Moreover, we fabricated three types of P3HT:o-IDTBR thin films under identical processing conditions to study the difference in microstructural morphology: spin-coated BHJ films processed from THF solution (30 mg mL−1), which is the precursor solution for cs-NP synthesis, were compared to SDS-stabilized NPs and F127-stabilized cs-NP films. Grazing-incidence wide-angle X-ray scattering (GIWAXS) measurements were carried out to study the formation of water-processed NP films. Figure 3 shows the GIWAXS profiles of thin films before and after thermal annealing collected from out-of-plane and in-plane cuts. cs-NP films formed a significantly more ordered P3HT phase as compared to SDS-stabilized NP films, which is evidenced by strong (100) and (200) out-of-plane diffraction peaks in the two-dimensional (2D) image (Supplementary Fig. 9)48. Meanwhile, the relatively weakened diffraction peaks from out-of-plane cuts has also been observed in F127-stabilizd NP film with incomplete washing process (Supplementary Fig. 10). NP dispersions do not show preferential orientation or anisotropic differences in crystallinity as evidenced by transmission wide-angle X-ray scattering (WAXS) and transmission small-angle X-ray scattering (SAXS) (Supplementary Note 4). However, AFM measurements evidence deformation of nanoparticles during film formation (Supplementary Fig. 12 and Note 5), suggesting geometrical rearrangement of the single particles during spin-coating or drying. After annealing at 150º C, additional crystalline features emerged in the diffractogram (Supplementary Fig. 9d–f) and the corresponding peaks were observed at in-plane cuts for all three films (Fig. 3d). Those peaks centered at Qy = 4.27 nm−1, 5.90 nm−1, and 11.9 nm−1 match well with those from o-IDTBR (Supplementary Fig. 13). These peaks most probably result from face-on crystallization of NFA aggregates during thermal treatment. In addition, the orientation of P3HT has turned from preferential edge-on orientation to a more isotropic one. Annealing increases face-on crystallinity in all three films but otherwise results in similar crystallization trends.

Fig. 3
figure 3

Grazing-incidence wide-angle X-ray scattering (GIWAXS) of cs-NP film. The GIWAXS profiles of P3HT:o-IDTBR obtained from BHJ film processed from THF solution, NP (SDS)-based film and cs-NP-based film, respectively. As cast films collected from a out-of-plane cuts at Qy = 0 and b in-plane cuts at Qz = 0 as well as annealed films (150 °C, 10 min) collected from c out-of-plane cuts at Qy = 0 and d in-plane cuts at Qz = 0

Summarizing the above observations, we suggest the following model to rationalize the shape of NPs after film deposition in Supplementary Fig. 14. NP touching the substrate surface during spin-coating become deformed to considerable shear forces, resulting from the difference in adhesive and centrifugal forces.

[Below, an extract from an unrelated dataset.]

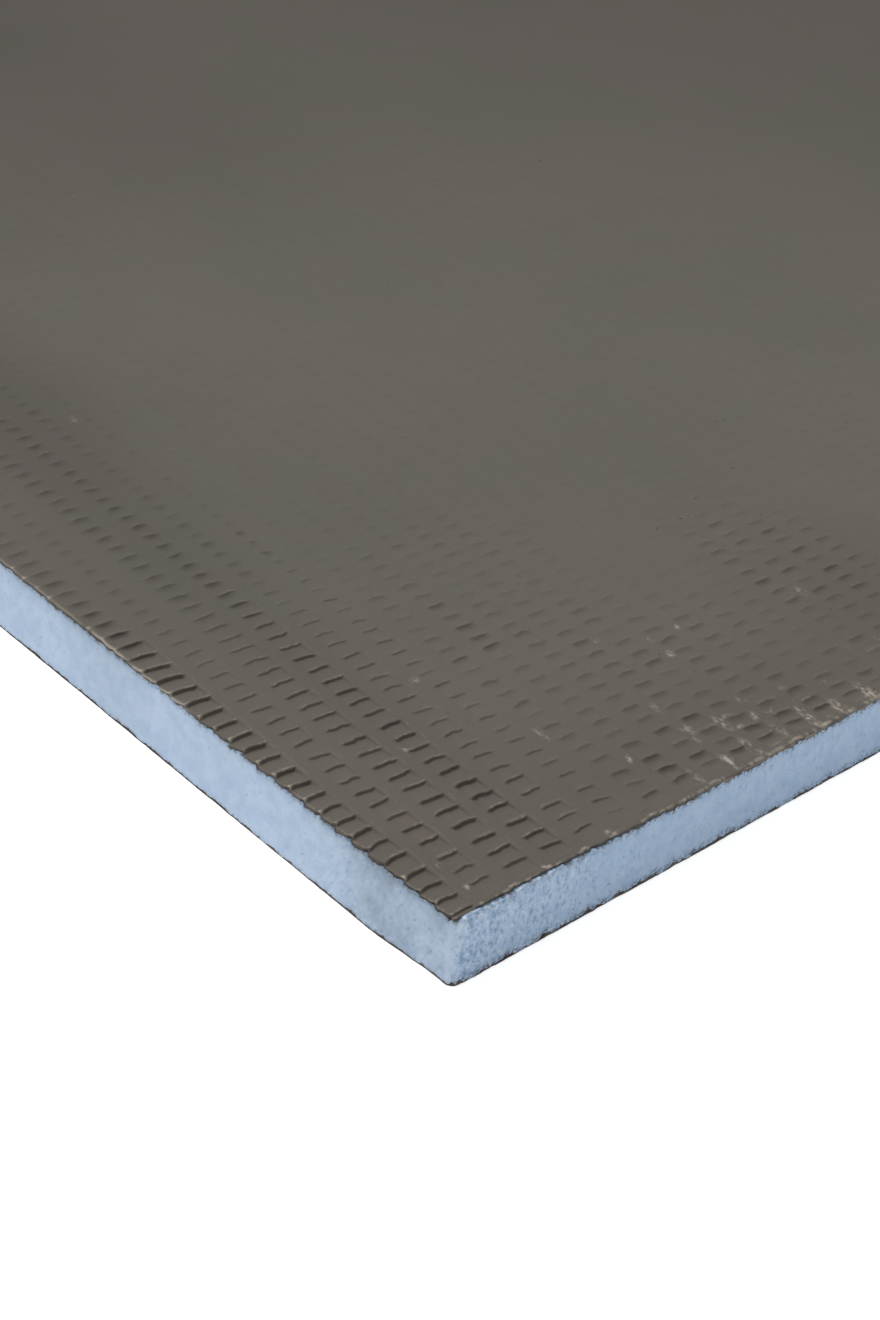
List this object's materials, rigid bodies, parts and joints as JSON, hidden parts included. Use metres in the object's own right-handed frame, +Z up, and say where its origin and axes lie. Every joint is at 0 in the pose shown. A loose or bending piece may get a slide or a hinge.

Residual surfactants on the NP surface hamper solid state recrystallization between single nanoparticles. On the other hand, surfactant-free NPs can undergo reorganization and eventually recrystallization at their grain boundaries. Overall, we highlight that cs-NP films suffer significantly less disturbance from the surfactant and exhibit significantly higher crystallinity than films from SDS-NP.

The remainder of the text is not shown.